**The task:** Nothing but the lines from the one containing "Reconstruct the object" down to the one containing "const footSeatWidth = 2;", both included, should be echoed, and each exactly as it stands.

Records from a dataset
○ ○ ○ ○

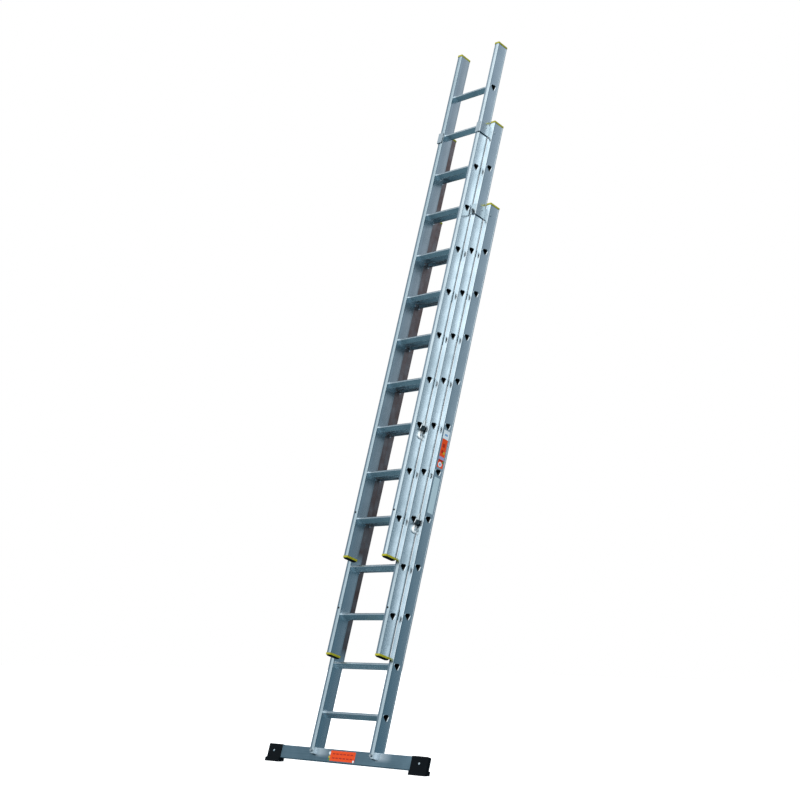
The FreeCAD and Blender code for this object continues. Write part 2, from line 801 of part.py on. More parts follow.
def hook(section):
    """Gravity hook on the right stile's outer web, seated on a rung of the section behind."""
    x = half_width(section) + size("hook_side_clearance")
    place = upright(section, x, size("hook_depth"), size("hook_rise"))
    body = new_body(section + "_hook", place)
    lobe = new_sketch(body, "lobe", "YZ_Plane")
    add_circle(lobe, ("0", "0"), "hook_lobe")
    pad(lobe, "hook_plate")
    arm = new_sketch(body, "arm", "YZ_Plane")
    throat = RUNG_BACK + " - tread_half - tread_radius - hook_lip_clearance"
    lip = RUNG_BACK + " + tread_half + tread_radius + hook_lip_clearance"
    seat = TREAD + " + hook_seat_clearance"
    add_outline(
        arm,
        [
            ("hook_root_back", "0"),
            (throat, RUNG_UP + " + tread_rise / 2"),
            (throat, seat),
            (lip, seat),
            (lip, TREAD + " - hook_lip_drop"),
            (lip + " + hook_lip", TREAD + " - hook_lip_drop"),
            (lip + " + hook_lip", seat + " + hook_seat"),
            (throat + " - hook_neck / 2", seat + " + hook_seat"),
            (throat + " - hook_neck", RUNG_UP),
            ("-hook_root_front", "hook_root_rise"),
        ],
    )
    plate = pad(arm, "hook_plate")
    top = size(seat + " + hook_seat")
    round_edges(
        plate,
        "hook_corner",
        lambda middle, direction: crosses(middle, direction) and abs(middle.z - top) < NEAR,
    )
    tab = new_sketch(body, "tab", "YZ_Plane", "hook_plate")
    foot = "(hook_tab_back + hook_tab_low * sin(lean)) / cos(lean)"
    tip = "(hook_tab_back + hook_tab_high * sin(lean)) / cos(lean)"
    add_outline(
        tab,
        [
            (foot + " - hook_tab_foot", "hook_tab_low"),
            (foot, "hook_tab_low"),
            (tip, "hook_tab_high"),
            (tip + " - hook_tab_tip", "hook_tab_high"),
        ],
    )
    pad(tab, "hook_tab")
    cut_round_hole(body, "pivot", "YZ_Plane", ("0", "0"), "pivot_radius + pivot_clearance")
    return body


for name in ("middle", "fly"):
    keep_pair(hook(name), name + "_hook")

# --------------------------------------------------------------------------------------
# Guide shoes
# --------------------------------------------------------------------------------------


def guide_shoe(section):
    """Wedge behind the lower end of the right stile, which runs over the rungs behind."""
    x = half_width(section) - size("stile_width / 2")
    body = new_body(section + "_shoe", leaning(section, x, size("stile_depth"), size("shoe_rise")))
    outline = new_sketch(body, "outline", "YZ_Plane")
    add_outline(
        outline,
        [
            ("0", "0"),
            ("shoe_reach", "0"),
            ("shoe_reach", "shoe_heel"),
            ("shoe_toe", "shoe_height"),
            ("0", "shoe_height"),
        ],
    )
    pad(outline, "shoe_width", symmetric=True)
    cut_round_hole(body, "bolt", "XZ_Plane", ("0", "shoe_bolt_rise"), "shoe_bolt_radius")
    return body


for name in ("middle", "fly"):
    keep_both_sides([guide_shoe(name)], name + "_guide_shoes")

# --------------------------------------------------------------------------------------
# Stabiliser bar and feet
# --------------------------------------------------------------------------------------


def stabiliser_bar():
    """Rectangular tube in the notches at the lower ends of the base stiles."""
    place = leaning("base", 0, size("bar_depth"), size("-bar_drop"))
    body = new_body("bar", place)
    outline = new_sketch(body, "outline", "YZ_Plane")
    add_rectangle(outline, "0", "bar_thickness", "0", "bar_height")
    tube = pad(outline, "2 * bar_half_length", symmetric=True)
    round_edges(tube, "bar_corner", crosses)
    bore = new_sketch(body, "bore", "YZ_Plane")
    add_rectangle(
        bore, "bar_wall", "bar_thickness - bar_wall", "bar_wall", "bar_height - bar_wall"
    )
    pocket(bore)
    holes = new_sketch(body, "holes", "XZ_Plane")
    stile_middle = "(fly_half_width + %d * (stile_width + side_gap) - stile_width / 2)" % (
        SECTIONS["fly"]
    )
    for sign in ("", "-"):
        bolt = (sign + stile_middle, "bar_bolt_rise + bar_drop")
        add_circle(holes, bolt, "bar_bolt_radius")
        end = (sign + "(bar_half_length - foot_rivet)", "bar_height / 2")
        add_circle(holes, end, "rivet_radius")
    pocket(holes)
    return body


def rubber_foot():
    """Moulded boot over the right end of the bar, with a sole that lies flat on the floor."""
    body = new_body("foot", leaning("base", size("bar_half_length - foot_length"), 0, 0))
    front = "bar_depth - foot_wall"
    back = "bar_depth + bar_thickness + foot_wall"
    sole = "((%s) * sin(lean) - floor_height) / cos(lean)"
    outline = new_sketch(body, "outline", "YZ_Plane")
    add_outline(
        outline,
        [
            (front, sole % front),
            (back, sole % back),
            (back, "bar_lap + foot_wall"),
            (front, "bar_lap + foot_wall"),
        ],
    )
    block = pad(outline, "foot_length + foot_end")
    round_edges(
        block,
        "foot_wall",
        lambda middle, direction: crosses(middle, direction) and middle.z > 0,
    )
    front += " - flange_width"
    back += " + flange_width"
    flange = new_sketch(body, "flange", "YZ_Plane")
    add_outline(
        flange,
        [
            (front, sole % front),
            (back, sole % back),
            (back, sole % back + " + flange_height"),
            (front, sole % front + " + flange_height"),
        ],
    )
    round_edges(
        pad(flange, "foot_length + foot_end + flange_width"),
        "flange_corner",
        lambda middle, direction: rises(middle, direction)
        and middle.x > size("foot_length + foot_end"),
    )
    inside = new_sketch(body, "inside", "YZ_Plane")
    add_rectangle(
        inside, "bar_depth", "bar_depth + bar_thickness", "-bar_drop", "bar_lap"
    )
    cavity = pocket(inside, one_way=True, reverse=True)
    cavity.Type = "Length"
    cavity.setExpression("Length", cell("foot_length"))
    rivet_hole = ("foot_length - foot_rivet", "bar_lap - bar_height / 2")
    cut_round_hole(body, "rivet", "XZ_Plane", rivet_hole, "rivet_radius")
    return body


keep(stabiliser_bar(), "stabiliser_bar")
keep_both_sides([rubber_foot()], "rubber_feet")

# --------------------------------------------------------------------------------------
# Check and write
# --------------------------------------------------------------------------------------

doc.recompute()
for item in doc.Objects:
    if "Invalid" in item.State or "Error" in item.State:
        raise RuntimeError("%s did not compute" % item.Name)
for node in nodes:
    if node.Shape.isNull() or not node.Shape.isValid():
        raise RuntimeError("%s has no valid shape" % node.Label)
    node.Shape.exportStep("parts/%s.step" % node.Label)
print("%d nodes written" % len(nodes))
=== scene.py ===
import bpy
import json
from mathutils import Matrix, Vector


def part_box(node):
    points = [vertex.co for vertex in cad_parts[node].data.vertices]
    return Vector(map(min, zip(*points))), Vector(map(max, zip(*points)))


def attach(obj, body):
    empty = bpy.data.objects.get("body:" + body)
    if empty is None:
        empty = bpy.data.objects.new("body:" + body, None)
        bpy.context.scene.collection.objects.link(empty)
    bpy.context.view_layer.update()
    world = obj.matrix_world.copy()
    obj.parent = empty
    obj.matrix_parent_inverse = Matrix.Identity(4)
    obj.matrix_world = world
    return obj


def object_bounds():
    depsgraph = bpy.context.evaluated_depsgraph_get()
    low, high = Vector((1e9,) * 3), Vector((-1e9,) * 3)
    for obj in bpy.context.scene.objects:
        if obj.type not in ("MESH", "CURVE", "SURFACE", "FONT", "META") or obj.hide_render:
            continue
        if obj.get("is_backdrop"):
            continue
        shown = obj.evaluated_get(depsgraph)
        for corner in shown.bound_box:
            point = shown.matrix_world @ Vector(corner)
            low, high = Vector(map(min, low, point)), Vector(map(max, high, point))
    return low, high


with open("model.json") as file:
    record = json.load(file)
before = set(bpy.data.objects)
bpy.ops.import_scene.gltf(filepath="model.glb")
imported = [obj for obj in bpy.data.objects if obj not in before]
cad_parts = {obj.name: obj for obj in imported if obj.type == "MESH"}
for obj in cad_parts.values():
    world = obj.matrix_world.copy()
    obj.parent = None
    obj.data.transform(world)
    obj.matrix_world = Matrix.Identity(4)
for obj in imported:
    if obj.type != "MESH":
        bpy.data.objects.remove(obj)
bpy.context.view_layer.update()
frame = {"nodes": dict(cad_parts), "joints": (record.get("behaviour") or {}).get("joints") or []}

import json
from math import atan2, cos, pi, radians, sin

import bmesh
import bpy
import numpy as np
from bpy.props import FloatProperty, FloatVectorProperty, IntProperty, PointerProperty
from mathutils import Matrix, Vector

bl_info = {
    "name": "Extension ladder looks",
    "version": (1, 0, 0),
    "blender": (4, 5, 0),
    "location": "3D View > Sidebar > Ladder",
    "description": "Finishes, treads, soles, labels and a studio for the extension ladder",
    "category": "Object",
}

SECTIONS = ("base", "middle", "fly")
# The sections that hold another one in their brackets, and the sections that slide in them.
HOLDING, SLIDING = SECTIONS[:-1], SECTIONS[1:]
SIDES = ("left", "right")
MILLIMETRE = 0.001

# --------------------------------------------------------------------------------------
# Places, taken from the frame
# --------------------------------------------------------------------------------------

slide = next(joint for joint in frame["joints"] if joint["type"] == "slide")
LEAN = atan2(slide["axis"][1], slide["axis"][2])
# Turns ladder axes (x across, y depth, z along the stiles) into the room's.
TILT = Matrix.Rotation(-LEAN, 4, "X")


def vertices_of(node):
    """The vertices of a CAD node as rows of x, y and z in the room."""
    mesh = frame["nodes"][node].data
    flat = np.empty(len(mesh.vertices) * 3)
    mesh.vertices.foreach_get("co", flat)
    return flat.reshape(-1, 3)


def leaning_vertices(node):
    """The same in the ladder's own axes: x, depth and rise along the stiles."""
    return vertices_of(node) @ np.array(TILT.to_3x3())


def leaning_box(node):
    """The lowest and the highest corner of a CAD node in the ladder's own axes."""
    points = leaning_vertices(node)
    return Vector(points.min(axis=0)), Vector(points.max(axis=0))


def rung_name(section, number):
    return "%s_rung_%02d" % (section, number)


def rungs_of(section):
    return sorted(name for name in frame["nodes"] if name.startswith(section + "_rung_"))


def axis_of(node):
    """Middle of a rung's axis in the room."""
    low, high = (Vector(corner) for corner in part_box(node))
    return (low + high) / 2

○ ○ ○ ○

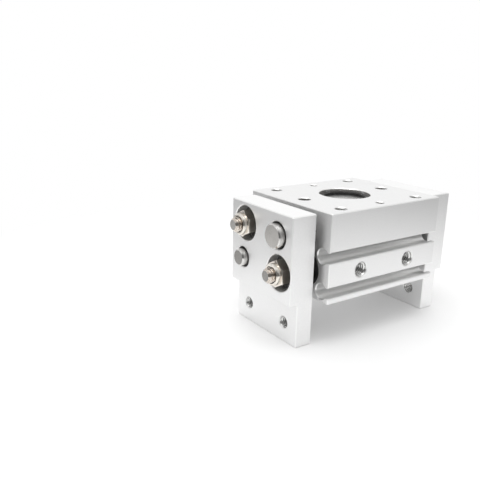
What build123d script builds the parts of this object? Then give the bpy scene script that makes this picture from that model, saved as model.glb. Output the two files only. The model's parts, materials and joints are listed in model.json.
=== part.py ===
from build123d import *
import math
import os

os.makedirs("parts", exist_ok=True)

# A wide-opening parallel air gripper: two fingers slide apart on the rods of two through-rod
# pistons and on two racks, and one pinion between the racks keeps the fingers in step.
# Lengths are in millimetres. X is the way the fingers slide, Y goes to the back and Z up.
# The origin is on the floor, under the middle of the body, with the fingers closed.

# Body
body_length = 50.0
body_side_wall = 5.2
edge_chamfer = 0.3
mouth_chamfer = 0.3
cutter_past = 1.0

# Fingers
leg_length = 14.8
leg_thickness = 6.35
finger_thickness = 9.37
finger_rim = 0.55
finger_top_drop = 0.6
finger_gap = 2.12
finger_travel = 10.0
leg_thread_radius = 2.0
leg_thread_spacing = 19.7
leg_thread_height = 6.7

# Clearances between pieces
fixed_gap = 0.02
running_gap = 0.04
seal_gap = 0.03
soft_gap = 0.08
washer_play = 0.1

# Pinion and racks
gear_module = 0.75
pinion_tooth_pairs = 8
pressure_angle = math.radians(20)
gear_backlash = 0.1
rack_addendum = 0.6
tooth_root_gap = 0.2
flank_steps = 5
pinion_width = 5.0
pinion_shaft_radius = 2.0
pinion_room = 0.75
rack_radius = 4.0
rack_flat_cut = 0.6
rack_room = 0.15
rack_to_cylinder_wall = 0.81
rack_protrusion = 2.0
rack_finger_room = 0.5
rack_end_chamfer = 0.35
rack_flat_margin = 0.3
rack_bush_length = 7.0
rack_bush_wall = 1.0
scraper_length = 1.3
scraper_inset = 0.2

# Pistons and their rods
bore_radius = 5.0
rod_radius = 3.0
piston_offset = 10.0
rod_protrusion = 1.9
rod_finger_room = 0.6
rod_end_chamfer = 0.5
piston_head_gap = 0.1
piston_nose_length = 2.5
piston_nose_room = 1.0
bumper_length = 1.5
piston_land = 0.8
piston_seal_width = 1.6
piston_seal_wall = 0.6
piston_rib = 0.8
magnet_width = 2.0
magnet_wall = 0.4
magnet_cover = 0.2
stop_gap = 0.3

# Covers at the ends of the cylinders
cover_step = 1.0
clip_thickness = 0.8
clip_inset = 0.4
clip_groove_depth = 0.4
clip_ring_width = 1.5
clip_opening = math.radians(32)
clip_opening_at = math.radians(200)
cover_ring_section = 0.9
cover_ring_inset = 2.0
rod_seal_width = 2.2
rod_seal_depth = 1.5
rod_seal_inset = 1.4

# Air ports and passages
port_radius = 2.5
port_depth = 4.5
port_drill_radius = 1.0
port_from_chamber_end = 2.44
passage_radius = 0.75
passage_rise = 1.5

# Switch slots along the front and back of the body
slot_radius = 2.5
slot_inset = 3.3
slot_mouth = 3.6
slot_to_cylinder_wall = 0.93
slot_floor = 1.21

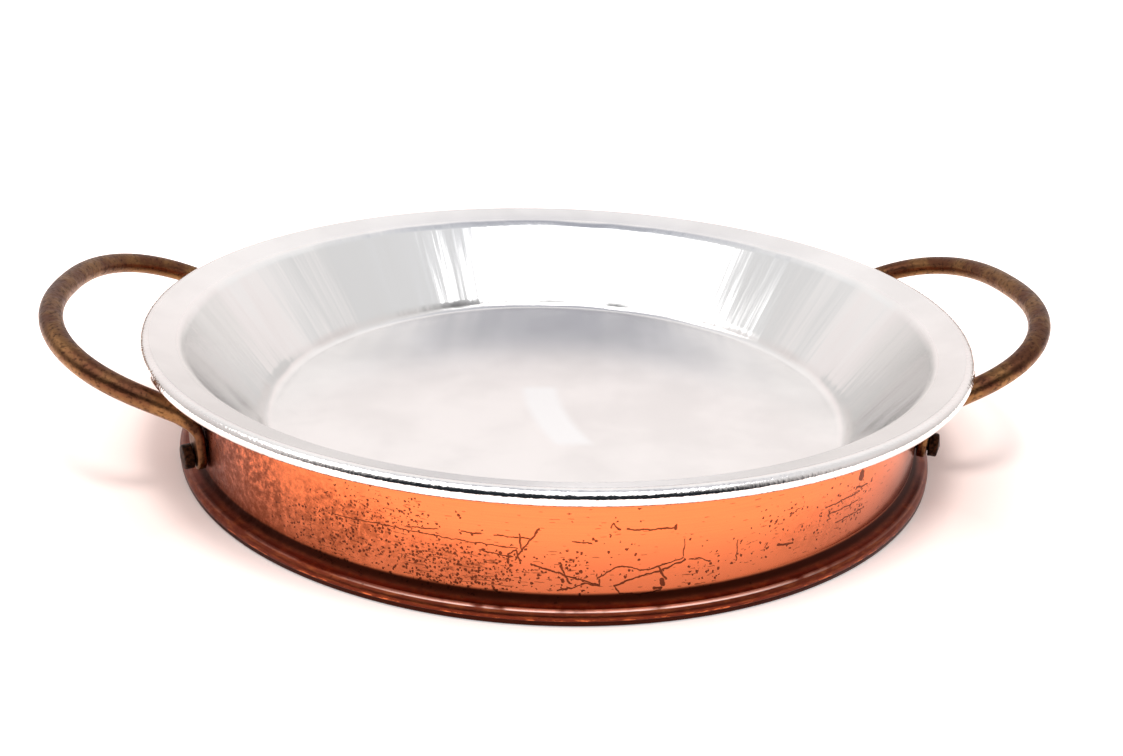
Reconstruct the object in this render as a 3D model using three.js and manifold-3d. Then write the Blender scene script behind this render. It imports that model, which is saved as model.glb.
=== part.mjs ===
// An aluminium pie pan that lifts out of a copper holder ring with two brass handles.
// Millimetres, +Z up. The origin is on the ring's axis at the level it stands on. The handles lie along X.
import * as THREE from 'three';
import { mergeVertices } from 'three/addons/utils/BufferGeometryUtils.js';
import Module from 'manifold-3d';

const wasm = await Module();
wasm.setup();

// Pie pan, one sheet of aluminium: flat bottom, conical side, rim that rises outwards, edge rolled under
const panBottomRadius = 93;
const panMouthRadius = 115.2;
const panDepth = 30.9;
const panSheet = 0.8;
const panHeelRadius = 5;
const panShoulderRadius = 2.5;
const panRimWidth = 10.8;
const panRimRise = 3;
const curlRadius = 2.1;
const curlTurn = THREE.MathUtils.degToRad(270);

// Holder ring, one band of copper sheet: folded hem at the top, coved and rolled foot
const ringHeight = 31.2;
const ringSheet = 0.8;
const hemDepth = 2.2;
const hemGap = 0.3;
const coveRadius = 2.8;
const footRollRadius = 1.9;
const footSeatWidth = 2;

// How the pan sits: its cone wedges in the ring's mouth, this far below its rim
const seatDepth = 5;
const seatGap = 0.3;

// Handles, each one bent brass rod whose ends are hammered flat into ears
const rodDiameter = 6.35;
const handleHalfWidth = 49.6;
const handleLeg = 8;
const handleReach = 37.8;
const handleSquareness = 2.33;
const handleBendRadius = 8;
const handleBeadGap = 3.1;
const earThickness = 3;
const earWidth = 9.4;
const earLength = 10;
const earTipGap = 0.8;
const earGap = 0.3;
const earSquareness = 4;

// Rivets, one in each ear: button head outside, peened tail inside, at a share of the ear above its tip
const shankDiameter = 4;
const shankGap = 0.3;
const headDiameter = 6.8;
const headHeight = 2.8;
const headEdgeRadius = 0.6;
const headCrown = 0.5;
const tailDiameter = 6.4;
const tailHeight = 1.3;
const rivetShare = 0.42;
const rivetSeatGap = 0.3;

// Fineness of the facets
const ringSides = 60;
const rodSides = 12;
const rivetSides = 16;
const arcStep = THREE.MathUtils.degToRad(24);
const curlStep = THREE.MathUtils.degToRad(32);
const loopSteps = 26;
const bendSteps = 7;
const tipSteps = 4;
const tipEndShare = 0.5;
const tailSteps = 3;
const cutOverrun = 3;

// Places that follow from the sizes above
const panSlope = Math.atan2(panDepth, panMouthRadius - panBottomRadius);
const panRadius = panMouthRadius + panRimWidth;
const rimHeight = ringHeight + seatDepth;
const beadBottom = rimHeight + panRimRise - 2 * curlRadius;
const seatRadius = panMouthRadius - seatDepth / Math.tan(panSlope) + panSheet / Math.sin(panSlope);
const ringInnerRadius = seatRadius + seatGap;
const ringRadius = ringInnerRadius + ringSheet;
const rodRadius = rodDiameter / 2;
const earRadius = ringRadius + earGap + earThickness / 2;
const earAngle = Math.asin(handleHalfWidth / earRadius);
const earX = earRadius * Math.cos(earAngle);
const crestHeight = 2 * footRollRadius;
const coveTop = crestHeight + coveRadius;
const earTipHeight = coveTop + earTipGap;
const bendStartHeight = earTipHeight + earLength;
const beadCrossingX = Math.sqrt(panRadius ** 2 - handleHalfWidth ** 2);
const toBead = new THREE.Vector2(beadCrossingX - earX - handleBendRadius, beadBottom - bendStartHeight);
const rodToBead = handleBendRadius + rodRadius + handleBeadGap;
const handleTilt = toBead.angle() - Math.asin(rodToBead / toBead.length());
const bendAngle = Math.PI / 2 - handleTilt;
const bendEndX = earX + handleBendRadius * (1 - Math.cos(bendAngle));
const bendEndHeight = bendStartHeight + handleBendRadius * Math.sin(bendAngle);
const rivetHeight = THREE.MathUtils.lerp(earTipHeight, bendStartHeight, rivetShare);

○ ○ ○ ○

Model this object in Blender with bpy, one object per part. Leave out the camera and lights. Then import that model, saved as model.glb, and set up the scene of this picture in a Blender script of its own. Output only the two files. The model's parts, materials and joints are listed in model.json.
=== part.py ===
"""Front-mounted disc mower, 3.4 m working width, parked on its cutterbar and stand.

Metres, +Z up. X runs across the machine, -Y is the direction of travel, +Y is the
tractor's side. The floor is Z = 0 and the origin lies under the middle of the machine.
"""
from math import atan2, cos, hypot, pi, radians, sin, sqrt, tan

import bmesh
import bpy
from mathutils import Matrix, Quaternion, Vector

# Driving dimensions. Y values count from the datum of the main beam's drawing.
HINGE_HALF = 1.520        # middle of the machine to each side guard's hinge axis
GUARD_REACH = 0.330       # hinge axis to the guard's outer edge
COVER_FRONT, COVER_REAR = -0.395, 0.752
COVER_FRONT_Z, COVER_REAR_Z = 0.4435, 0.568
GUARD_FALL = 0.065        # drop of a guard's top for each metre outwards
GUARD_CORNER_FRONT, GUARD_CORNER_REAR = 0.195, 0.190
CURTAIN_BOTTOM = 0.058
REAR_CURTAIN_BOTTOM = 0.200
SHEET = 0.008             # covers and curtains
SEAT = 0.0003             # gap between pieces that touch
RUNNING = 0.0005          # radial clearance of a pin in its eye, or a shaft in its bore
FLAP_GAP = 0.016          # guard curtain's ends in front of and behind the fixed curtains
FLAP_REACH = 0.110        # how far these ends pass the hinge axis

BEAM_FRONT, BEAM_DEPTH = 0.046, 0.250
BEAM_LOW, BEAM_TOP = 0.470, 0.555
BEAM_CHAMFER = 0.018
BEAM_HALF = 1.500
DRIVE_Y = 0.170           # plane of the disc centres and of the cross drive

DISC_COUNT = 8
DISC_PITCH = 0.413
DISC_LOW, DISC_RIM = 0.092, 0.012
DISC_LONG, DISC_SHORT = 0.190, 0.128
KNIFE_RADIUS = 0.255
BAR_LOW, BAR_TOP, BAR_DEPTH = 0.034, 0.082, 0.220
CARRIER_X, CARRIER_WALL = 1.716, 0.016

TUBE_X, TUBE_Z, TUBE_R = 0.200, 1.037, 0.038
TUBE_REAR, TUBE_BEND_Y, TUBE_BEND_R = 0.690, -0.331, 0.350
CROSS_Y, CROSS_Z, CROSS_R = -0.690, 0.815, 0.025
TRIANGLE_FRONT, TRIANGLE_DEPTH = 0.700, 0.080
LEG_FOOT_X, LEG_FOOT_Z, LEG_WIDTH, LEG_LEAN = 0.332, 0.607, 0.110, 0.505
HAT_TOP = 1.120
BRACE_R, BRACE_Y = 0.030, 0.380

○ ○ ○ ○

**Exercise answer:**
Reconstruct the object in this render as a 3D model using three.js and manifold-3d. Then write the Blender scene script behind this render. It imports that model, which is saved as model.glb.
=== part.mjs ===
// An aluminium pie pan that lifts out of a copper holder ring with two brass handles.
// Millimetres, +Z up. The origin is on the ring's axis at the level it stands on. The handles lie along X.
import * as THREE from 'three';
import { mergeVertices } from 'three/addons/utils/BufferGeometryUtils.js';
import Module from 'manifold-3d';

const wasm = await Module();
wasm.setup();

// Pie pan, one sheet of aluminium: flat bottom, conical side, rim that rises outwards, edge rolled under
const panBottomRadius = 93;
const panMouthRadius = 115.2;
const panDepth = 30.9;
const panSheet = 0.8;
const panHeelRadius = 5;
const panShoulderRadius = 2.5;
const panRimWidth = 10.8;
const panRimRise = 3;
const curlRadius = 2.1;
const curlTurn = THREE.MathUtils.degToRad(270);

// Holder ring, one band of copper sheet: folded hem at the top, coved and rolled foot
const ringHeight = 31.2;
const ringSheet = 0.8;
const hemDepth = 2.2;
const hemGap = 0.3;
const coveRadius = 2.8;
const footRollRadius = 1.9;
const footSeatWidth = 2;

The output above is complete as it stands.